:: AIM OF THE TASK ::
Reproduce exactly and only the lines running from the one with "const loopSwing = new THREE.Group();" through the one with "obj.data.transform(obj.matrix_world)", both end lines included.

= = = =

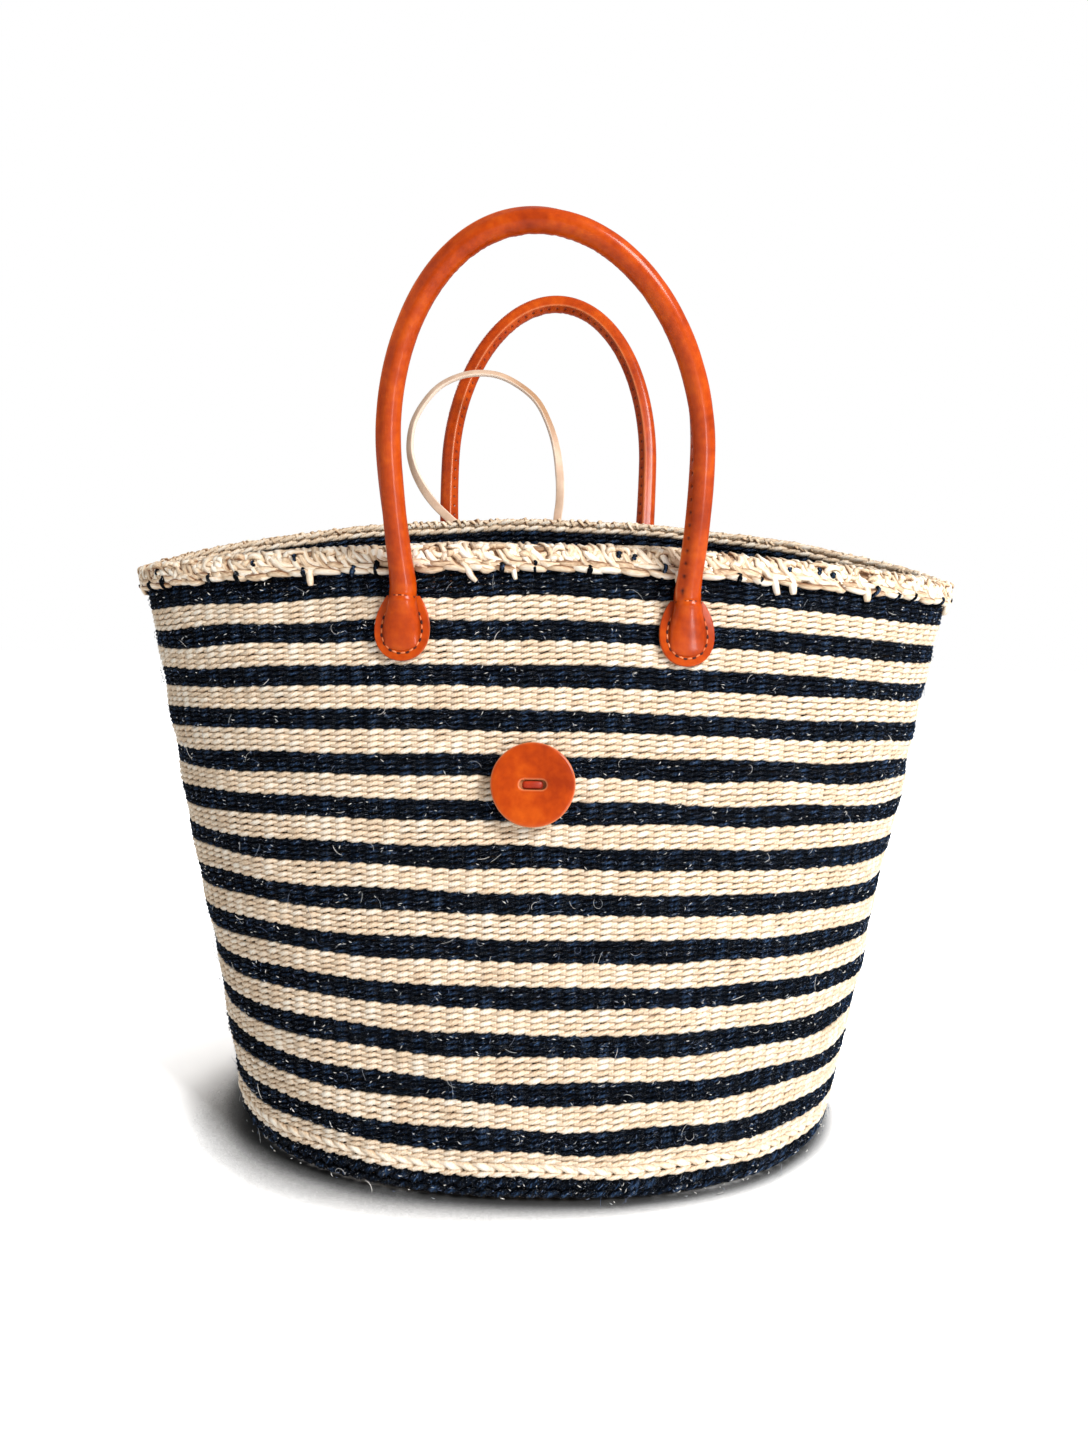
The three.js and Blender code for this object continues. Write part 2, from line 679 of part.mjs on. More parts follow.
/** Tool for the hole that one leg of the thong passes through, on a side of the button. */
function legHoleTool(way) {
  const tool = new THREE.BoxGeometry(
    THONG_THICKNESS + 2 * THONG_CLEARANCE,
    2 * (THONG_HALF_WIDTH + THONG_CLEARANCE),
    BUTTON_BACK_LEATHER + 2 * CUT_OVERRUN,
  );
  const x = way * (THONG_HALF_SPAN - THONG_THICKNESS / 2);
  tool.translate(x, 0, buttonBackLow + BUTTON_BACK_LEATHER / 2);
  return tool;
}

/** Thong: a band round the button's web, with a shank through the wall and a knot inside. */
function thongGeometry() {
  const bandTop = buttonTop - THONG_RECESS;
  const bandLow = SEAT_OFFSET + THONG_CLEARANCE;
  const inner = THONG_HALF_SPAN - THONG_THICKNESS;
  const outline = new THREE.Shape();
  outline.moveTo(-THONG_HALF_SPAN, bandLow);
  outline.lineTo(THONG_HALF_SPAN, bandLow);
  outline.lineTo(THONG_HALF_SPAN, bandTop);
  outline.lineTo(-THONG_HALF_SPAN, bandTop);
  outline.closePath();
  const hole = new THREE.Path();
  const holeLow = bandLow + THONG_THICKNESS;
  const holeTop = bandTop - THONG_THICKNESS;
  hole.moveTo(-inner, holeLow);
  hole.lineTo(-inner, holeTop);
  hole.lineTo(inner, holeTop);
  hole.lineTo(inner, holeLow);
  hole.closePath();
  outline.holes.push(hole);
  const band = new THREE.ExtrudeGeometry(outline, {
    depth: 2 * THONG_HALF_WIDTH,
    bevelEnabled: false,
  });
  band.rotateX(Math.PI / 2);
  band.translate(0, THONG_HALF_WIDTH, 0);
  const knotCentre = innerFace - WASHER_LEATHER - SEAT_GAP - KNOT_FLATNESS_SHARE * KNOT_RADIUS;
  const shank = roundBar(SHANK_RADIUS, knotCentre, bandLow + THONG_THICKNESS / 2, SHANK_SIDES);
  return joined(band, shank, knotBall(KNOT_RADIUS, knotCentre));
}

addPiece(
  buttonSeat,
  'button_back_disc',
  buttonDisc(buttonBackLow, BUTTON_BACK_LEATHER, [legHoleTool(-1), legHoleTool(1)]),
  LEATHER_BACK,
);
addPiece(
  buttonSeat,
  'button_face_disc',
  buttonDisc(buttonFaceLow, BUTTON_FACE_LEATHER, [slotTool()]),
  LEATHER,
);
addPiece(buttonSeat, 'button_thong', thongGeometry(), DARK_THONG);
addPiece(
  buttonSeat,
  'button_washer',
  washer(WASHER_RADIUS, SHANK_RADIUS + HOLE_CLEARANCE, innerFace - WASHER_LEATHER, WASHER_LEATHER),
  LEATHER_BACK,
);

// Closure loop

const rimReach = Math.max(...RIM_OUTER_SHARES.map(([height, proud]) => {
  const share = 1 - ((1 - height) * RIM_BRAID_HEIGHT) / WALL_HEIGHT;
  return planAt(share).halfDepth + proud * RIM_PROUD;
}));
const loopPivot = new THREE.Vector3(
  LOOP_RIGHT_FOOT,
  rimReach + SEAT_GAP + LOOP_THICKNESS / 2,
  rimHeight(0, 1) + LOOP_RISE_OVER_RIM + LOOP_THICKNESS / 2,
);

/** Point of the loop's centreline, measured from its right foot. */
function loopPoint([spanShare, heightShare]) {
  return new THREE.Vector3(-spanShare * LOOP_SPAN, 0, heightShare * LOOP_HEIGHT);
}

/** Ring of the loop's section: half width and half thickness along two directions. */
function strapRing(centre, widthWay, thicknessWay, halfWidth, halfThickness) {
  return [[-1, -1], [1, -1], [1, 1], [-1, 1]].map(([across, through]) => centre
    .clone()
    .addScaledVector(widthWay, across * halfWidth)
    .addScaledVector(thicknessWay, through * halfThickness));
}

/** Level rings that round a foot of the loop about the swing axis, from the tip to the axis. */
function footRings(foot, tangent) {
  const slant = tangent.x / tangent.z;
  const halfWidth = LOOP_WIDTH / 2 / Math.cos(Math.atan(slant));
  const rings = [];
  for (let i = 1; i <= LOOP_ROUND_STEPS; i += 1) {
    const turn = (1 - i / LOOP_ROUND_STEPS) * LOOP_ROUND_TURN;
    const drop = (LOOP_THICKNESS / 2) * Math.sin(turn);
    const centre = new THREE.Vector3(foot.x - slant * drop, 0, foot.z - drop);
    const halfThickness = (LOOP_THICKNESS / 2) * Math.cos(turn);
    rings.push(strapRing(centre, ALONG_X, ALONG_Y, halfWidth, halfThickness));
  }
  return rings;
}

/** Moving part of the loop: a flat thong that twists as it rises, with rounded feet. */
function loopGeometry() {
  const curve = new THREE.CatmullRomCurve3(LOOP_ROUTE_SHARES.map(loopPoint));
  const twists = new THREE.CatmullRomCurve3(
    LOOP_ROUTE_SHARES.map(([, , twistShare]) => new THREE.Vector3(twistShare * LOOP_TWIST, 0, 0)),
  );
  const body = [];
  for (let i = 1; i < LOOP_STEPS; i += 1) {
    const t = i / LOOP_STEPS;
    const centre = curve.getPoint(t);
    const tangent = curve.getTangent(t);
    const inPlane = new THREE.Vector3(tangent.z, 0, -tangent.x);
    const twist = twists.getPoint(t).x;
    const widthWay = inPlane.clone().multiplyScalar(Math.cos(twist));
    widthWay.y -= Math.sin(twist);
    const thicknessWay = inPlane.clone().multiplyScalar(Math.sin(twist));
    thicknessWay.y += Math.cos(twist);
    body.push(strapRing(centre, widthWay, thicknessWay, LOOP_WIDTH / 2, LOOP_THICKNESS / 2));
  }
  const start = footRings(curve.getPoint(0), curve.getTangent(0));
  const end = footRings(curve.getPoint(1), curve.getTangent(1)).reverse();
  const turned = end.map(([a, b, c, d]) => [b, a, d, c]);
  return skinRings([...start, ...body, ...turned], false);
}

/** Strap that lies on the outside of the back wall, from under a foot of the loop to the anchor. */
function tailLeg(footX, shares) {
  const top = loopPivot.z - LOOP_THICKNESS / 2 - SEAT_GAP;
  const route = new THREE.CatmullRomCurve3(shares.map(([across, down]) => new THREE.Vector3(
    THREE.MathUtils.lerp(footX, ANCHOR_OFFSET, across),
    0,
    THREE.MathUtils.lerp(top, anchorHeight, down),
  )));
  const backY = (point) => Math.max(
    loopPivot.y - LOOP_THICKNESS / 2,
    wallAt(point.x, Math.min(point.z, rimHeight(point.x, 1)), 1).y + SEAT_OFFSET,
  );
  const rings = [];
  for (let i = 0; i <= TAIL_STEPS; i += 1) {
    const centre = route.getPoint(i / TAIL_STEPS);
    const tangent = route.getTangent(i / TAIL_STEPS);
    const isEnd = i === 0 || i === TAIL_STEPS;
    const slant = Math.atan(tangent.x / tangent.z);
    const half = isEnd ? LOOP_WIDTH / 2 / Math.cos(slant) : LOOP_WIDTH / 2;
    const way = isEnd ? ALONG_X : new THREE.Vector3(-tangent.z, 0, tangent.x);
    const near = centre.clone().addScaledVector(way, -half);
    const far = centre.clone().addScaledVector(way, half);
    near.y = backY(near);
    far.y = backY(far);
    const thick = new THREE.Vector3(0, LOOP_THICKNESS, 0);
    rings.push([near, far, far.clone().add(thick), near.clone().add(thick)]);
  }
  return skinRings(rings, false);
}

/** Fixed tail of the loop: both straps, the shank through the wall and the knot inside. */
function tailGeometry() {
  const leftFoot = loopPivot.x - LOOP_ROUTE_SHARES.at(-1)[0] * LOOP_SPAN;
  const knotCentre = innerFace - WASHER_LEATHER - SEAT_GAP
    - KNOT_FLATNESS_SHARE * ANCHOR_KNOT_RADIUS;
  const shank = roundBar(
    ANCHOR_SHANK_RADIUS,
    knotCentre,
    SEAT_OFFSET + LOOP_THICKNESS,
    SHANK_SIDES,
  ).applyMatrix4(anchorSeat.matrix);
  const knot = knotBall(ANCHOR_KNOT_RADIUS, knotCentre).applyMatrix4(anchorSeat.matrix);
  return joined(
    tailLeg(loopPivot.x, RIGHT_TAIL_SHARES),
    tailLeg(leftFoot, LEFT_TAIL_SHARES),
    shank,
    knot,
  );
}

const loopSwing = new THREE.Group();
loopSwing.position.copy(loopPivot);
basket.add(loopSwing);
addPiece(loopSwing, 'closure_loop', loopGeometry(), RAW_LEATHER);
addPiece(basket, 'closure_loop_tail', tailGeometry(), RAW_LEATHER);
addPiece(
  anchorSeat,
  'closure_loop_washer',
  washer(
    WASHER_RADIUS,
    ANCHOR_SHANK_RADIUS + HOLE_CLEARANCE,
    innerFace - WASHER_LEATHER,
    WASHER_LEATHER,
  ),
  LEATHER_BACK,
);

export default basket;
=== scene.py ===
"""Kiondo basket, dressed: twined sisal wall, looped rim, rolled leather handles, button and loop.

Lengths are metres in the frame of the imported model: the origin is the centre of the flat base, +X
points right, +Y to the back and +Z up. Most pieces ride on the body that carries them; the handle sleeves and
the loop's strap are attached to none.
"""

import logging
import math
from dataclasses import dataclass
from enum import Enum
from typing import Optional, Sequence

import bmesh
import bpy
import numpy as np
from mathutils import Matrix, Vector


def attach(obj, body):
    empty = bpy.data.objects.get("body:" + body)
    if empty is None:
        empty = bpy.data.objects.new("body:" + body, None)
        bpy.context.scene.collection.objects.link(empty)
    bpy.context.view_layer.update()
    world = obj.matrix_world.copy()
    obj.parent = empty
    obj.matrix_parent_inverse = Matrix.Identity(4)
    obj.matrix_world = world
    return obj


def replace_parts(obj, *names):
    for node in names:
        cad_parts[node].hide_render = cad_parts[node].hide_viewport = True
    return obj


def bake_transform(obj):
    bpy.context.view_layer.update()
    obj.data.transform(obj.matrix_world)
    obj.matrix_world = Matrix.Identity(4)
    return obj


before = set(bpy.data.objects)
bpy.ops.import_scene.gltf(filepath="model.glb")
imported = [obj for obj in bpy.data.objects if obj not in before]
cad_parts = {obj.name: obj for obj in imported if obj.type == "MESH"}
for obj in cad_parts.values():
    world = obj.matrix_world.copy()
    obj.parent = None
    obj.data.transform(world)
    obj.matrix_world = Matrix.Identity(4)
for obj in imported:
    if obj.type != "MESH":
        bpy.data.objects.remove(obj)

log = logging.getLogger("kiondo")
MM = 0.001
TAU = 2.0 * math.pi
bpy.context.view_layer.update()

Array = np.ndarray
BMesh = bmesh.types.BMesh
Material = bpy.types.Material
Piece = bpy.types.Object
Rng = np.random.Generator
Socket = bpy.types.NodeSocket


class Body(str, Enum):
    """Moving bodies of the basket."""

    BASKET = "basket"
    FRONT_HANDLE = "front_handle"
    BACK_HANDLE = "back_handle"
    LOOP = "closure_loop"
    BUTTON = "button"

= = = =

:: THE ANSWER ::
const loopSwing = new THREE.Group();
loopSwing.position.copy(loopPivot);
basket.add(loopSwing);
addPiece(loopSwing, 'closure_loop', loopGeometry(), RAW_LEATHER);
addPiece(basket, 'closure_loop_tail', tailGeometry(), RAW_LEATHER);
addPiece(
  anchorSeat,
  'closure_loop_washer',
  washer(
    WASHER_RADIUS,
    ANCHOR_SHANK_RADIUS + HOLE_CLEARANCE,
    innerFace - WASHER_LEATHER,
    WASHER_LEATHER,
  ),
  LEATHER_BACK,
);

export default basket;
=== scene.py ===
"""Kiondo basket, dressed: twined sisal wall, looped rim, rolled leather handles, button and loop.

Lengths are metres in the frame of the imported model: the origin is the centre of the flat base, +X
points right, +Y to the back and +Z up. Most pieces ride on the body that carries them; the handle sleeves and
the loop's strap are attached to none.
"""

import logging
import math
from dataclasses import dataclass
from enum import Enum
from typing import Optional, Sequence

import bmesh
import bpy
import numpy as np
from mathutils import Matrix, Vector


def attach(obj, body):
    empty = bpy.data.objects.get("body:" + body)
    if empty is None:
        empty = bpy.data.objects.new("body:" + body, None)
        bpy.context.scene.collection.objects.link(empty)
    bpy.context.view_layer.update()
    world = obj.matrix_world.copy()
    obj.parent = empty
    obj.matrix_parent_inverse = Matrix.Identity(4)
    obj.matrix_world = world
    return obj


def replace_parts(obj, *names):
    for node in names:
        cad_parts[node].hide_render = cad_parts[node].hide_viewport = True
    return obj


def bake_transform(obj):
    bpy.context.view_layer.update()
    obj.data.transform(obj.matrix_world)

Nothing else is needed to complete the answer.